На вечернем заседании доклад сделал Василий Прокофьевич. Это было сообщение о разработанном в их институте эффективном способе реконструкции грудной и брюшной аорты при коарктации и аневризме, Делегаты конгресса встретили его сообщение с интересом. Он получил более десятка записок и устных вопросов.
В перерыве, когда они стояли группкой у широкого окна и любовались открывающейся из него панорамой строящегося Центра Искусств, к Василию Прокофьевичу подошел Ди-Бейки.
— Мистер Петров, — сказал он, беря Василия Прокофьевича под руку. Узкие глаза его блестели. Когда он говорил, от него едва слышно пахло виски. Чувствовалось, что он слегка навеселе, — Мне очень, как это сказать, вери гуд ваш доклад. Пли-из бар. Как у вас говорят — скатертью дорога. — Он засмеялся.
Их знакомство в Хьюстоне два года назад закрепилось недавней встречей в Москве, где Ди-Бейки провел показательную операцию по замене клапанов сердца.
Они спустились в полумрак бара. Там было людно, накурено, дымно. Из репродуктора доносился приглушенный голос вездесущего Элвиса Пресли. Три бармена в белоснежных крахмальных рубашках и черных бабочках едва успевали обслуживать желающих. Ди-Бейки, Василий Прокофьевич, Чистихин, Баранов не спеша выпили по бокалу холодного джина с тоником, только Гальченко с завистью поглядывал на них и потягивал апельсиновый сок. Рядом за стойкой оказались Барнард и Колфи, и Ди-Бейки познакомил их с членами советской делегации.
Спать легли поздно. Долго бродили вчетвером по заполненным толпами людей центральным улицам, любовались грандиозным фейерверком. Неутомимо гремели джаз-оркестры. На площади возле отеля толпа людей — молодежи и солидных дам и джентльменов — лихо отплясывала рок-н-ролл. Было относительно тепло. Ветер с океана стих, и залив Порт-Филлип в устье реки Ярра лежал у набережной спокойный, умиротворенный.
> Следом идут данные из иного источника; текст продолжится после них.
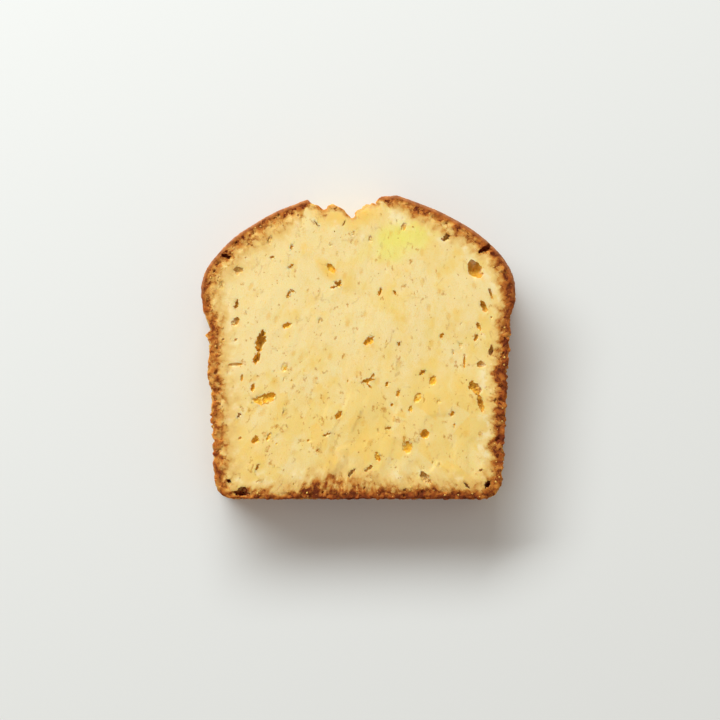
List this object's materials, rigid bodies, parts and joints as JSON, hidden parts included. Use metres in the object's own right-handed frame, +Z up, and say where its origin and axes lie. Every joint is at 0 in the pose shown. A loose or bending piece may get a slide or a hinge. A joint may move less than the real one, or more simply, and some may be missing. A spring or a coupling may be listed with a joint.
{
  "type": "rum cake slice",
  "caption": "Slice of golden loaf cake with an open crumb, browned crust and a split, domed top, lying flat on its cut face.",
  "frame": {"origin": "middle of the slice's bounding box seen from above, on the cut face that it rests on", "axes": "+X across the loaf, +Y from the base crust towards the domed top, +Z up, out of the upper cut face"},
  "size_m": [0.1002, 0.0968, 0.018],
  "materials": {
    "cake": "matte, open crumb with a browned crust"
  },
  "bodies": {
    "root": {"cake_slice": "cake"}
  },
  "joints": []
}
Перед тем как разойтись спать, сидели в номере у Гальченко, делились впечатлениями сегодняшнего дня. Из четырех членов делегации в США удалось побывать лишь Василию Прокофьевичу и потому сегодняшние доклады американских хирургов произвели сильное впечатление.
— Обидно, товарищи, — говорил Гальченко. — Разве у нас хирурги хуже? Все упирается только в материально-техническое обеспечение. У них на хирургию работает целая промышленность. А у нас ерунда, форменная чепуха часто становится проблемой…
Василий Прокофьевич молчал. В его голове зрел план, Но о нем он предпочитал пока никому не говорить.
На следующий день ровно в восемь утра они вчетвером сидели перед экраном цветного телевизора и наблюдали за показательной операцией, которую делал для делегатов конгресса по новой методике Кристиан Барнард. Вот он появился в операционной — невысокий, худощавый, в синеватом халате и подошел к столу. Двадцатисемилетний донор с несовместимой для жизни травмой мозга третьи сутки жил только на управляемом дыхании. Отключи его, сердце сразу же перестало бы биться. Стопроцентную безнадежность его состояния зафиксировала специальная комиссия врачей, родственники дали согласие на пересадку.
Продольная стернотомия, широкое вскрытие перикарда, введение гепарина. Затем вмонтированная в бестеневую лампу телевизионная камера бесстрастно показала, как Барнард отсек сердце донора на уровне предсердий. Вот оно лежит на его руке. Еще горячее, не успевшее остыть, способное возродить к жизни другого, обреченного на гибель человека. Хирург осторожно опустил сердце донора в проточную струю физиологического раствора и перешел в другую операционную, где помощники уже обнажили больное сердце реципиента.
Вся техника операции до мельчайших подробностей была знакома Василию Прокофьевичу. Он тщательно изучил ее, еще будучи в командировке в Хьюстоне, отработал на собаках, не пропустил ни одного специального журнала с описанием этих операций.
— Пересадка на уровне предсердий позволяет управлять ритмом сердца через неповрежденный синусовый узел, — сказал он.
Барнард отсек больное сердце реципиента и наложил анастомозы между корнем аорты и легочной артерией донорского сердца и сосудистыми стволами реципиента. Стало заметно, как пересаженное сердце едва заметно затрепетало, затем его сокращения сделались чаще и глубже, на бегущей по экрану телевизора электрокардиограмме появилась фибриляция предсердий, прошли еще какие-то мгновения и вот уже видно, как восстановился синусовый ритм. Чужое сердце заработало в груди смертельно больного человека, новый насос погнал по сосудам кровь.